For cumulative analysis:
SELECT
order_amount,
COUNT(*) as order_count,
CUME_DIST() OVER (ORDER BY order_amount) as cumulative_pct
FROM orders
WHERE order_date >= CURRENT_DATE - INTERVAL '30 days'
GROUP BY order_amount
HAVING CUME_DIST() OVER (ORDER BY order_amount) <= 0.80;
This shows all order amounts that represent the bottom 80% of orders by value, useful for understanding where most of your revenue concentration lies.
Handling Ties and Edge Cases
Understanding how these functions handle ties is critical:
CREATE TABLE test_scores (
student_id INT,
score INT
);
INSERT INTO test_scores VALUES
(1, 70), (2, 80), (3, 80), (4, 80), (5, 90), (6, 100);
SELECT
student_id,
score,
PERCENT_RANK() OVER (ORDER BY score) as pr,
CUME_DIST() OVER (ORDER BY score) as cd,
RANK() OVER (ORDER BY score) as rnk,
ROW_NUMBER() OVER (ORDER BY score) as rn
FROM test_scores;
Results:
student_id | score | pr | cd | rnk | rn
-----------|-------|------|------|-----|---
1 | 70 | 0.00 | 0.17 | 1 | 1
2 | 80 | 0.20 | 0.67 | 2 | 2
3 | 80 | 0.20 | 0.67 | 2 | 3
4 | 80 | 0.20 | 0.67 | 2 | 4
5 | 90 | 0.80 | 0.83 | 5 | 5
6 | 100 | 1.00 | 1.00 | 6 | 6
All three students with score 80 get the same PERCENT_RANK (0.20) but their CUME_DIST is 0.67 because 4 out of 6 students scored 80 or below.
Performance Optimization
Window functions can be expensive. Optimize by limiting the partition size and using appropriate indexes:
-- Inefficient: calculating over entire table
SELECT
product_id,
sale_date,
revenue,
PERCENT_RANK() OVER (ORDER BY revenue) as revenue_rank
FROM sales; -- millions of rows
-- Efficient: partition by time period
SELECT
product_id,
sale_date,
revenue,
PERCENT_RANK() OVER (
PARTITION BY DATE_TRUNC('month', sale_date)
ORDER BY revenue
) as monthly_revenue_rank
FROM sales
WHERE sale_date >= CURRENT_DATE - INTERVAL '3 months';
Create indexes on columns used in PARTITION BY and ORDER BY clauses:
CREATE INDEX idx_sales_date_revenue
ON sales(sale_date, revenue);
Combining with Other Window Functions
PERCENT_RANK() and CUME_DIST() work well alongside other analytical functions:
SELECT
product_category,
product_name,
units_sold,
PERCENT_RANK() OVER (
PARTITION BY product_category
ORDER BY units_sold
) as sales_percentile,
NTILE(4) OVER (
PARTITION BY product_category
ORDER BY units_sold
) as quartile,
LAG(units_sold) OVER (
PARTITION BY product_category
ORDER BY units_sold
) as previous_product_sales,
AVG(units_sold) OVER (
PARTITION BY product_category
) as category_avg
FROM product_sales
WHERE sale_year = 2024;
This provides multiple perspectives on product performance: percentile ranking, quartile grouping, comparison with adjacent products, and category averages.

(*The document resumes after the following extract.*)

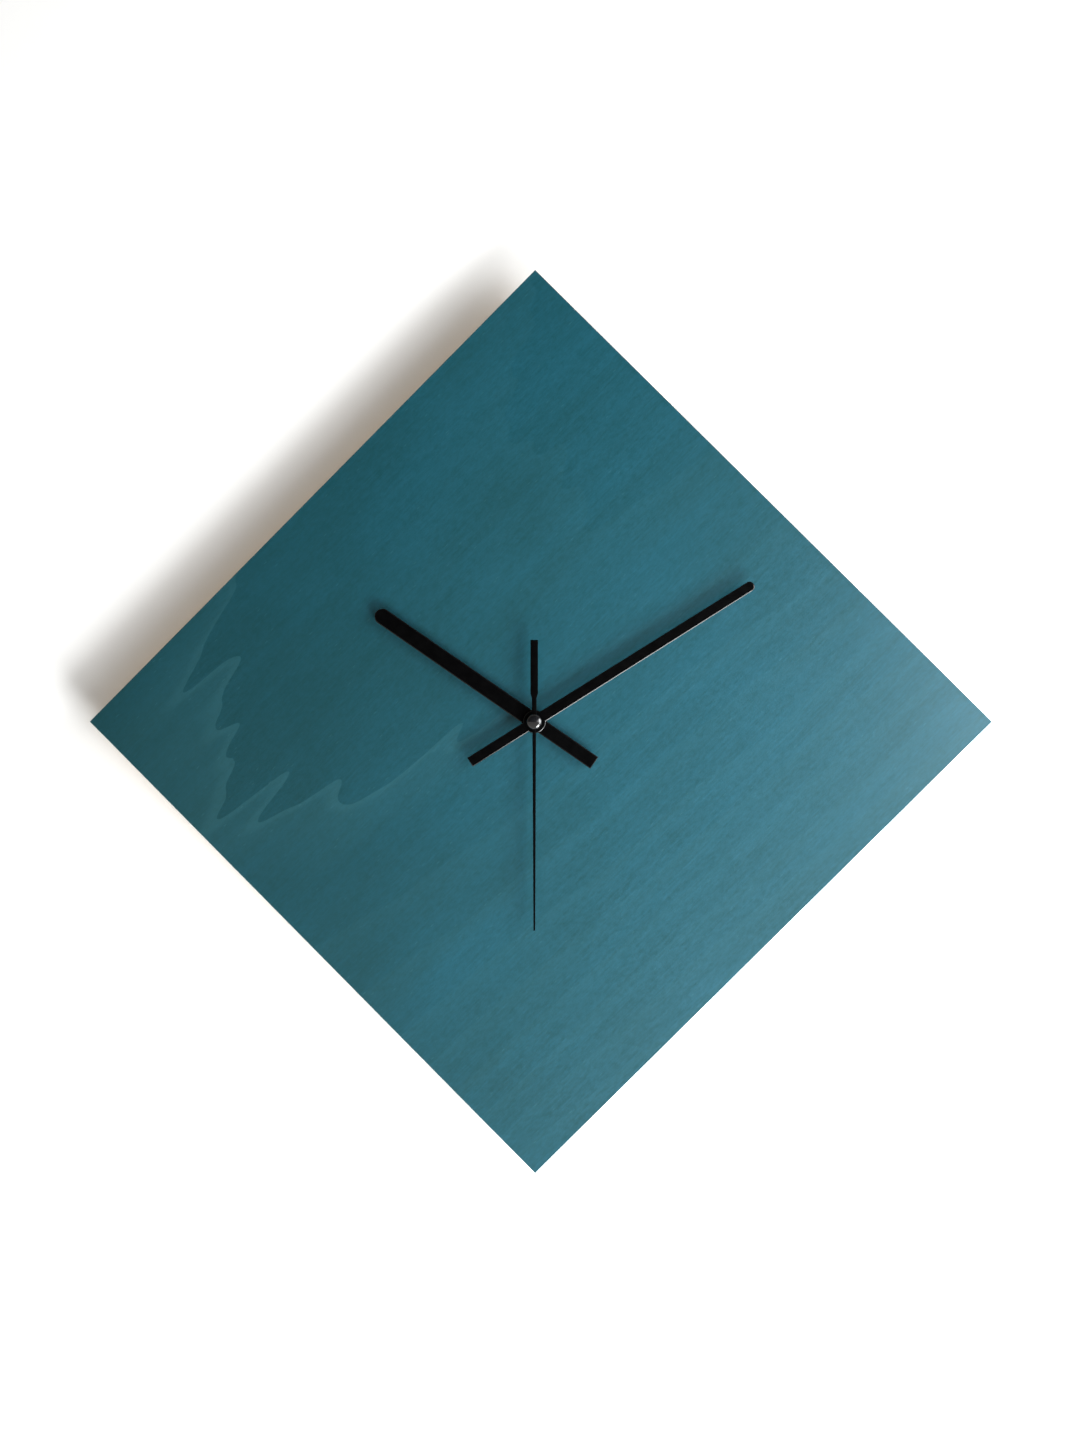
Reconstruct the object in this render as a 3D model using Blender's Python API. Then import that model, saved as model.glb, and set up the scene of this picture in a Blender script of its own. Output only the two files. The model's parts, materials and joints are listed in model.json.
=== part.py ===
"""Square wooden wall clock that hangs on its corner, with a quartz movement behind it.

Run with: blender --background --python part.py

Frame, in metres: +Z is up and the clock looks along -Y. The wall is the plane y = 0 and the
hands turn about the Y axis. A depth is a distance out from the wall, so a depth d is y = -d.
Outlines are lists of (x, z) points, seen from the front and taken anticlockwise.
"""
import math

import bmesh
import bpy

MM = 0.001

# fits
GAP = 0.3 * MM
PRESS_GAP = 0.1 * MM
ROUND_SIDES = 32
COIL_SIDES = 24
MEDIUM_SIDES = 16
SMALL_SIDES = 12
HALF_TURN_STEPS = 16
TIP_STEPS = 6
DOME_STEPS = 6
SMOOTH_ANGLE = math.radians(35)
MERGE_DISTANCE = 0.001 * MM
AXIS_DISPLAY_SIZE = 10 * MM

# panel
PANEL_SIDE = 300 * MM
PANEL_THICKNESS = 4 * MM

# battery, size AA
BATTERY_LENGTH = 50.5 * MM
BATTERY_DIAMETER = 14.2 * MM
BATTERY_NUB_LENGTH = 1.2 * MM
BATTERY_NUB_RADIUS = 2.75 * MM
BATTERY_EDGE = 0.6 * MM
BATTERY_SINK = 0.2 * MM
BATTERY_SIDE_ROOM = 0.7 * MM
BATTERY_COVER_ROOM = 0.5 * MM
SPRING_ROOM = 1.9 * MM
CONTACT_THICKNESS = 0.3 * MM
CONTACT_WALL_GAP = 0.2 * MM
CONTACT_OVERLAP = 1.5 * MM
SPRING_HALF_HEIGHT = 1.7 * MM

# case
CASE_WALL = 1.4 * MM
BAY_WALL = 1.2 * MM
COVER_THICKNESS = 1.1 * MM
TRAIN_MARGIN = 1.4 * MM
POST_RADIUS = 1.3 * MM
BOARD_STUB_RADIUS = 1.2 * MM
BRIDGE_THICKNESS = 1.0 * MM
BRIDGE_INSET = 0.9 * MM
RUBBER_RADIUS = 11 * MM
RUBBER_THICKNESS = 0.7 * MM

# hanging loop
LOOP_HALF_WIDTH = 8 * MM
LOOP_SHOULDER = 2 * MM
LOOP_THICKNESS = 2.2 * MM
LOOP_HOLE_RADIUS = 4.5 * MM
LOOP_HOLE_RISE = 1.3 * MM
LOOP_ROOT = 1.0 * MM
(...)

Real-World Application: Dynamic Pricing
Use these functions to implement dynamic pricing based on demand distribution:
WITH booking_demand AS (
SELECT
hotel_id,
check_in_date,
COUNT(*) as bookings,
PERCENT_RANK() OVER (
PARTITION BY hotel_id
ORDER BY COUNT(*)
) as demand_percentile
FROM reservations
WHERE check_in_date BETWEEN CURRENT_DATE AND CURRENT_DATE + INTERVAL '90 days'
GROUP BY hotel_id, check_in_date
)
SELECT
hotel_id,
check_in_date,
bookings,
demand_percentile,
CASE
WHEN demand_percentile >= 0.90 THEN 1.50 -- 50% premium
WHEN demand_percentile >= 0.75 THEN 1.25 -- 25% premium
WHEN demand_percentile >= 0.50 THEN 1.10 -- 10% premium
WHEN demand_percentile >= 0.25 THEN 1.00 -- base price
ELSE 0.85 -- 15% discount
END as price_multiplier
FROM booking_demand
ORDER BY hotel_id, check_in_date;
This creates a data-driven pricing strategy based on booking demand distribution, automatically adjusting prices for high-demand dates while discounting low-demand periods.